Dusangire project, the fruit of pity and compassion
When Chancelle arrived at the Busekera village in 2017 in Bukeye commune, Muramvya province, she was touched to learn that, in this village, no child had completed their studies. Even those who are at school today, they have never seen a teacher, engineer, doctor, … from this village who can serve as a reference for them to follow in his or her footsteps. « I wondered what I could do to help children from this village to go on studies and graduate. I thought doing something to give the chance to the children of this village to study and see their living conditions change one day”, she recounts.
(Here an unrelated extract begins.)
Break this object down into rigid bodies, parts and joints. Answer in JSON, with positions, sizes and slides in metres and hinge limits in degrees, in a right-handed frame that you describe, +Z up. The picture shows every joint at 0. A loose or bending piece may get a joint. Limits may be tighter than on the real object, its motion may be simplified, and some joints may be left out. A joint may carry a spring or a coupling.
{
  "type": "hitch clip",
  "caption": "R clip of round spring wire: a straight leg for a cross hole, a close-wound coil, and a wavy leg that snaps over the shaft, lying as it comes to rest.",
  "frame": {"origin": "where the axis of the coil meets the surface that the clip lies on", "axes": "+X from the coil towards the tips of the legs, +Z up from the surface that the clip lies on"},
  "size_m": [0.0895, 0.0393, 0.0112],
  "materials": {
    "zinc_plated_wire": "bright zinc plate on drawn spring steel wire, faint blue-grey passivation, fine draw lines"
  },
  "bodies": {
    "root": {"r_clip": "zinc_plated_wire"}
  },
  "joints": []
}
It wasn’t until then January 2021 that Chancelle created, through her organization the Dusangire project which aimed to create a school canteen at that Batwa village of Busekera. Today, the canteen is feeding over 300 kids every day. “The goal of this canteen is to fight against school dropouts caused by hunger and also fight against malnutrition to under 5 years old.
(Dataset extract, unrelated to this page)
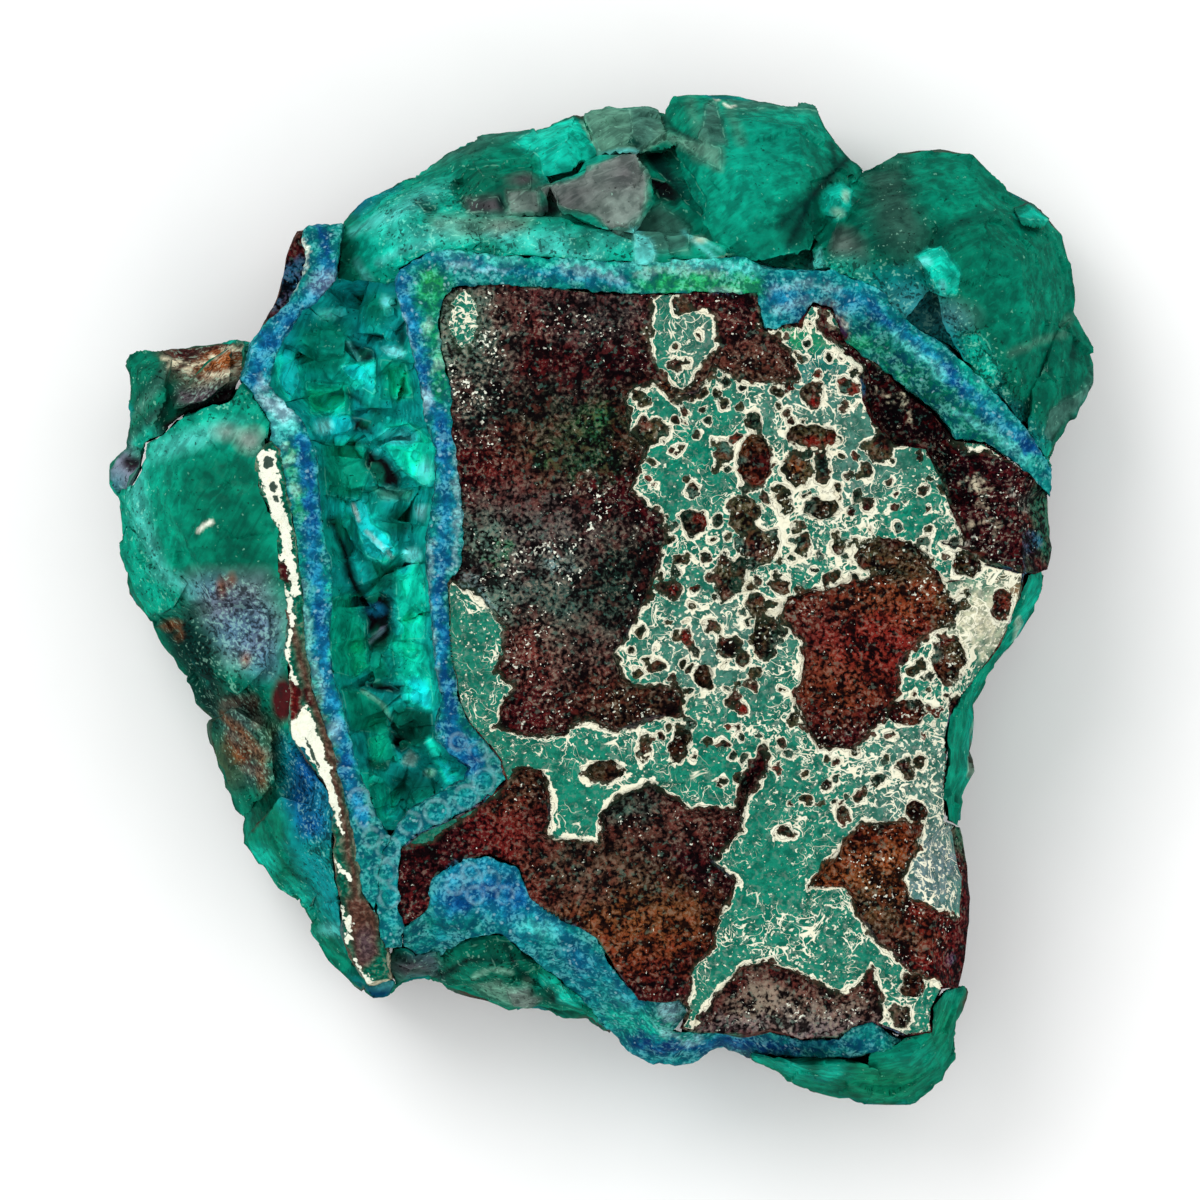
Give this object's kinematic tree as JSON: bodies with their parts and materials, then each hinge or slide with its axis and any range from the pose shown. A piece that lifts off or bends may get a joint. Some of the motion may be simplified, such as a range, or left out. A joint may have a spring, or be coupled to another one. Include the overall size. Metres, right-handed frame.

Apart from feeding the children, Dusangire project is centered on and the granting of school materials to children from the Batwa community, children from poor families, children who have been in the street and who have been reintegrated into their families as well as empowering those children’s families.
“Through the Dusangire project, we just rent cultivable land and buy seeds while the parents of these children are the ones to cultivate fields until the harvest” she explains.
Convinced that education is the key to a country’s development, the activist Chancelle says she is proud of the current level of her organization though there is still a long way to go. “I don’t have a child yet. But to see that there is a child who can count on me, to see that there are more than 300 children who, when they need a pen,copybook, uniform… come to me, I feel proud. It revives me, comforts me and strengthens me when I realize that I am contributing to the development of my community,” she rejoices.